Before Buying More Food Containers, Check the Lid Pile First

The container is there, but the lid is missing

Leftovers are ready to go into the fridge, but the container drawer turns into a small search project. One container has no lid. One lid belongs to nothing. Another container is stained, and a third lid almost fits but not quite.

That is when buying more food containers feels reasonable. The kitchen seems short on storage, but the real problem may not be the number of containers. It may be the lid pile.

Before buying another set, check whether the household has a container shortage or a container-matching problem.

Start with the lid pile

The fastest way to understand the problem is to pull out the lids first.

Look for:

  • lids with no matching container
  • containers with no matching lid
  • warped lids
  • cracked lids
  • lids that almost fit but leak or slide
  • duplicate lids for containers rarely used
  • tiny lids that hide under larger ones

A lid that does not match anything is not storage. It is drawer clutter.

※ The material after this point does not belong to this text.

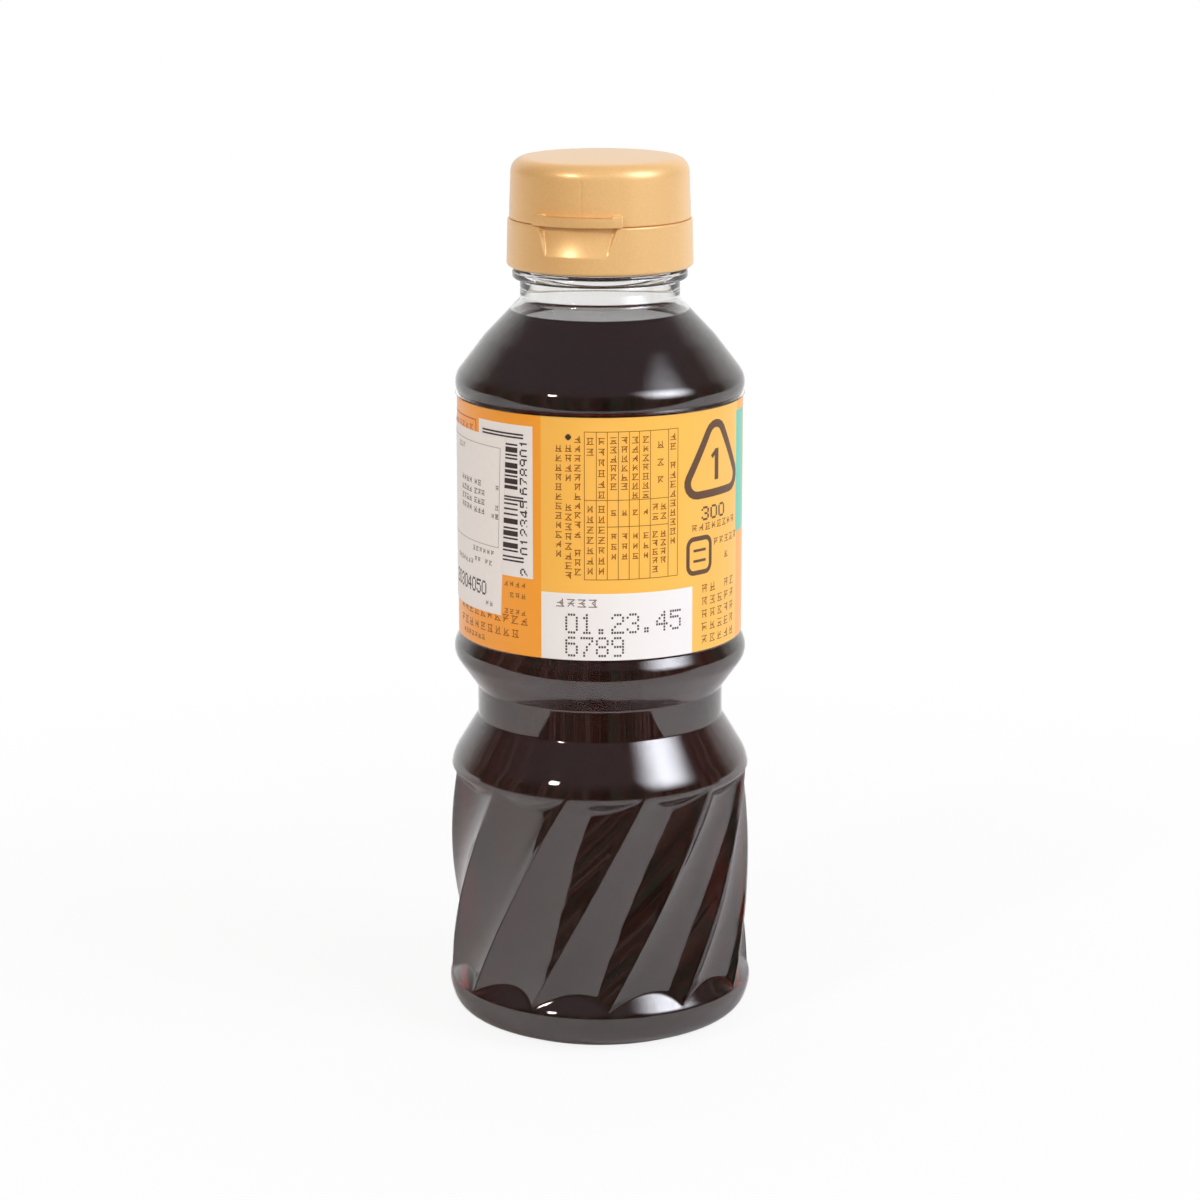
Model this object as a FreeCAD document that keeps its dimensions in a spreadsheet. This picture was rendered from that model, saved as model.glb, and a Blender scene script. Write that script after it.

The same is true for a container that cannot be closed properly.

Match every container once

Set aside a few minutes and match containers with lids.

Use three groups:

  • complete pairs
  • missing or questionable pairs
  • damaged or unwanted pieces

The complete pairs go back into normal storage. The missing or questionable pairs need a short waiting period. The damaged or unwanted pieces should not return to the main drawer unless there is a clear reason.

This check prevents the household from buying more containers while broken or unmatched pieces take up space.

Create a use-first container shelf

Some containers are still usable but should not stay in the main rotation forever.

A use-first shelf or bin can hold:

  • older containers
  • lightly stained containers
  • containers with lids that still work but feel less convenient
  • containers good for short-term storage
  • containers suitable for sending food out of the house

This keeps the main storage area from being crowded with pieces nobody reaches for first.

The use-first area should be small. If it becomes too big, it turns into another clutter zone.

Decide what cracked or stained means

Not every imperfect container needs to be tossed immediately, but damaged pieces should be judged honestly.

Check for:

  • cracks
  • lids that no longer seal
  • containers that hold smells
  • stains that make people avoid using them
  • shapes that do not stack
  • pieces that are kept only because they feel wasteful to remove

If nobody wants to use a container, keeping it does not help the kitchen.

A practical rule can be:

"Keep containers that close, stack, and get used."

Store lids in a way people can actually repeat

A lid system should be easy to reset.

Options include:

  • lids standing upright in a small bin
  • lids grouped by size
  • lids stored directly under matching containers
  • one section for round lids and one for rectangular lids
  • only complete pairs stacked together

The right choice depends on the cabinet. The important part is that everyone can return the lid without rebuilding the whole drawer.

A system that looks neat once but is hard to repeat will collapse quickly.

Stop buying before sorting

Buying more containers before sorting usually makes the mismatch worse.

New containers add:

  • more lid sizes
  • more shapes
  • more stacking problems
  • more pieces to match
  • more drawer crowding

Before buying, ask:

  • how many complete pairs do we actually have?
  • which sizes do we use most?
  • which pieces are broken or unwanted?
  • are lids the problem?
  • is the storage area too crowded to read?

The answer may show that the household needs fewer usable pieces, not more total pieces.

A simple container reset routine

A useful reset can look like this:

  1. Pull out all lids.
  2. Match every lid with a container.
  3. Remove broken or unusable pieces.
  4. Create a small use-first area.
  5. Store the most-used complete pairs in the easiest spot.
  6. Put rarely used sizes farther back.
  7. Check the drawer before buying more.

This reset does not need to be perfect. It just needs to make the next leftover storage moment easier.

When buying more may still make sense

Buying more containers may be reasonable when:

  • the household has very few complete pairs
  • the most-used sizes are missing
  • old containers no longer close properly
  • meal prep requires more usable containers than the household owns
  • storage has been sorted and the gap is clear

The difference is that buying happens after sorting, not before.

The useful rule

Before buying more food containers, check the lid pile first.

If the lids do not match, the drawer will feel broken no matter how many containers are added. A smaller set of complete, usable pairs is often more helpful than a crowded drawer full of almost-right pieces.